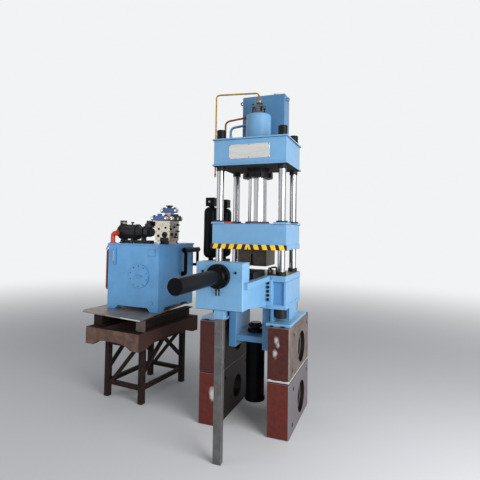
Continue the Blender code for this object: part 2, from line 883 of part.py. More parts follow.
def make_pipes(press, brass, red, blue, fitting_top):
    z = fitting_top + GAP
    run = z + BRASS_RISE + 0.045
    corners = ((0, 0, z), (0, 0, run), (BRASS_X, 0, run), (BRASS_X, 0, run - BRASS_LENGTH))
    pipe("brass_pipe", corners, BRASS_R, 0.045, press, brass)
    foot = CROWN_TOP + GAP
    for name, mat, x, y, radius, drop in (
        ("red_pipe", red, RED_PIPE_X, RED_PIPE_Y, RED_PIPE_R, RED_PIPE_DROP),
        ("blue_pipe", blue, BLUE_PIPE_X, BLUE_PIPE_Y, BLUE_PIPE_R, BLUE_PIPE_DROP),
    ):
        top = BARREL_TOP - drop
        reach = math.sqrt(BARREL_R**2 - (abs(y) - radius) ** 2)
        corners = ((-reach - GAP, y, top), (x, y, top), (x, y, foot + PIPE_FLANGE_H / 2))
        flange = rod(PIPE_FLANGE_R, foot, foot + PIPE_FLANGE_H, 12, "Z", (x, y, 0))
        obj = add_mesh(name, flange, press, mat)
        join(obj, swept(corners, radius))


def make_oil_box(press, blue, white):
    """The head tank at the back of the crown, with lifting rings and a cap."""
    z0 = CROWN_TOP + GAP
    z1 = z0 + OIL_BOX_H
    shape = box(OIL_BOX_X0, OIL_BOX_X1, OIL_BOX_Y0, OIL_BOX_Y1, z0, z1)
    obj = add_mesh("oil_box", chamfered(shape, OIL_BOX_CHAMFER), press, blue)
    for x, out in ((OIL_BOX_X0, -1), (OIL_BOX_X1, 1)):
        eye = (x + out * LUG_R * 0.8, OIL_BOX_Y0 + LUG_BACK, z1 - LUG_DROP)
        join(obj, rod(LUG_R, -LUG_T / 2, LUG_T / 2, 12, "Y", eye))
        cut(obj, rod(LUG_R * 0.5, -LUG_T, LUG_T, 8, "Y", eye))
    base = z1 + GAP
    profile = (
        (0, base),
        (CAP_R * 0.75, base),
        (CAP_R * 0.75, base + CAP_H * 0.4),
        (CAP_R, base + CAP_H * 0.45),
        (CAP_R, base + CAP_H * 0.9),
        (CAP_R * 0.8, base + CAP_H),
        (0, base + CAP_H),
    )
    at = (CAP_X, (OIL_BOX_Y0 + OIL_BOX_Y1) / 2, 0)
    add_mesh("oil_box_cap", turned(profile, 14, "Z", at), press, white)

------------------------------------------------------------

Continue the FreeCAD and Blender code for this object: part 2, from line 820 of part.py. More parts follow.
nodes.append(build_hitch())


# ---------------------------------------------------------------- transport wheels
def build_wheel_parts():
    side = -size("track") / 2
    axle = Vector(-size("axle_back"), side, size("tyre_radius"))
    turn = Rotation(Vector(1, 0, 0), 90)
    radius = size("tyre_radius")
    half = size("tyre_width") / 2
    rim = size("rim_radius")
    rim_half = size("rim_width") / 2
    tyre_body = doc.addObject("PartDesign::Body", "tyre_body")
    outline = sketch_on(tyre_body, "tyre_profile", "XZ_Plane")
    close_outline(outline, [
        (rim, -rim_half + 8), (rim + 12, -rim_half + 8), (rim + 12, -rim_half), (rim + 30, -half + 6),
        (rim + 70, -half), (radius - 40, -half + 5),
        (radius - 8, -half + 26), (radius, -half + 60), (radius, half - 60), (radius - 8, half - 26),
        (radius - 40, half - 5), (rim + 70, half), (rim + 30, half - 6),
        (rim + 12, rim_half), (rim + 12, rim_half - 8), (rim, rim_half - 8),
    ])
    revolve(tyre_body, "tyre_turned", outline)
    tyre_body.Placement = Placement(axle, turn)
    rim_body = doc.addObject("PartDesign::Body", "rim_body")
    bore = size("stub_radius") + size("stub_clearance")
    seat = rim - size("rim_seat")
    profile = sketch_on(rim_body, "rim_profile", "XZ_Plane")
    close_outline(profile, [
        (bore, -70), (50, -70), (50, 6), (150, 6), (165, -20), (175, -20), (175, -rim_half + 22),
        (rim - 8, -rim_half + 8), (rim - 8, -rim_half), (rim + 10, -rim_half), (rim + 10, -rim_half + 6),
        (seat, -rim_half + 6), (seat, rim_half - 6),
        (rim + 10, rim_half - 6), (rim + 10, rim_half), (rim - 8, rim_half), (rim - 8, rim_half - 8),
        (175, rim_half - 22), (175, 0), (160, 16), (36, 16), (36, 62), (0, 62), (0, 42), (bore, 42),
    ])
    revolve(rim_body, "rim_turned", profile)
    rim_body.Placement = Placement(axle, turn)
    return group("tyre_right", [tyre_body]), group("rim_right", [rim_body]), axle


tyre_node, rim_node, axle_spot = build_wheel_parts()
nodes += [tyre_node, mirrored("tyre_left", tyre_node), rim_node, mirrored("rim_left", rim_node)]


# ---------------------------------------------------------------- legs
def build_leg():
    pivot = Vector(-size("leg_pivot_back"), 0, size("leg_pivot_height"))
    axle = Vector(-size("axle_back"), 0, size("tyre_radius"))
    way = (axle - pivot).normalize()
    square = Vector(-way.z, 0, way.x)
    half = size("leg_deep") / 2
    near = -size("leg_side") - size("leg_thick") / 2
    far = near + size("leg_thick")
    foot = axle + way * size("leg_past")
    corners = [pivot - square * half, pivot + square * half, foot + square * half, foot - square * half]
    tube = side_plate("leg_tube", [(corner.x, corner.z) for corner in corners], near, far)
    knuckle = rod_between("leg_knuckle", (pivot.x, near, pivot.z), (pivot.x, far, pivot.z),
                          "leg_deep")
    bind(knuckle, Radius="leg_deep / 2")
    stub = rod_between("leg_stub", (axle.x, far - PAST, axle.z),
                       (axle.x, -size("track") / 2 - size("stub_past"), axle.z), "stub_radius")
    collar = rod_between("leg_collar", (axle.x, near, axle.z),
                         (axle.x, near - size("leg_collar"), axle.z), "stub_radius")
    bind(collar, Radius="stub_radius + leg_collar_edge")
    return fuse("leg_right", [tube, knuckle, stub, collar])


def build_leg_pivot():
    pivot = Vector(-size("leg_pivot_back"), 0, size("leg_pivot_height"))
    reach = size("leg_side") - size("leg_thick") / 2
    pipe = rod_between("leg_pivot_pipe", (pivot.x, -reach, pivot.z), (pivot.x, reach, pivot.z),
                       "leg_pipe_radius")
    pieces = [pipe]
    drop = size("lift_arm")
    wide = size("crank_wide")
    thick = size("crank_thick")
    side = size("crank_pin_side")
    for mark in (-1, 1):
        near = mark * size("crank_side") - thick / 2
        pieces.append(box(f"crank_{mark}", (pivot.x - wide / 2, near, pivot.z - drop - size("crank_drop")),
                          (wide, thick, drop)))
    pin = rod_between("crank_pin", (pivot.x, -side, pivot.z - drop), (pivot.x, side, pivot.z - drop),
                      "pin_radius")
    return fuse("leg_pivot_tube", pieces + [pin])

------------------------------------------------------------

### Problem to solve
Select and copy every line of the material that holds the string "More".

### Result of this task
Continue the Blender code for this object: part 2, from line 883 of part.py. More parts follow.
Continue the FreeCAD and Blender code for this object: part 2, from line 820 of part.py. More parts follow.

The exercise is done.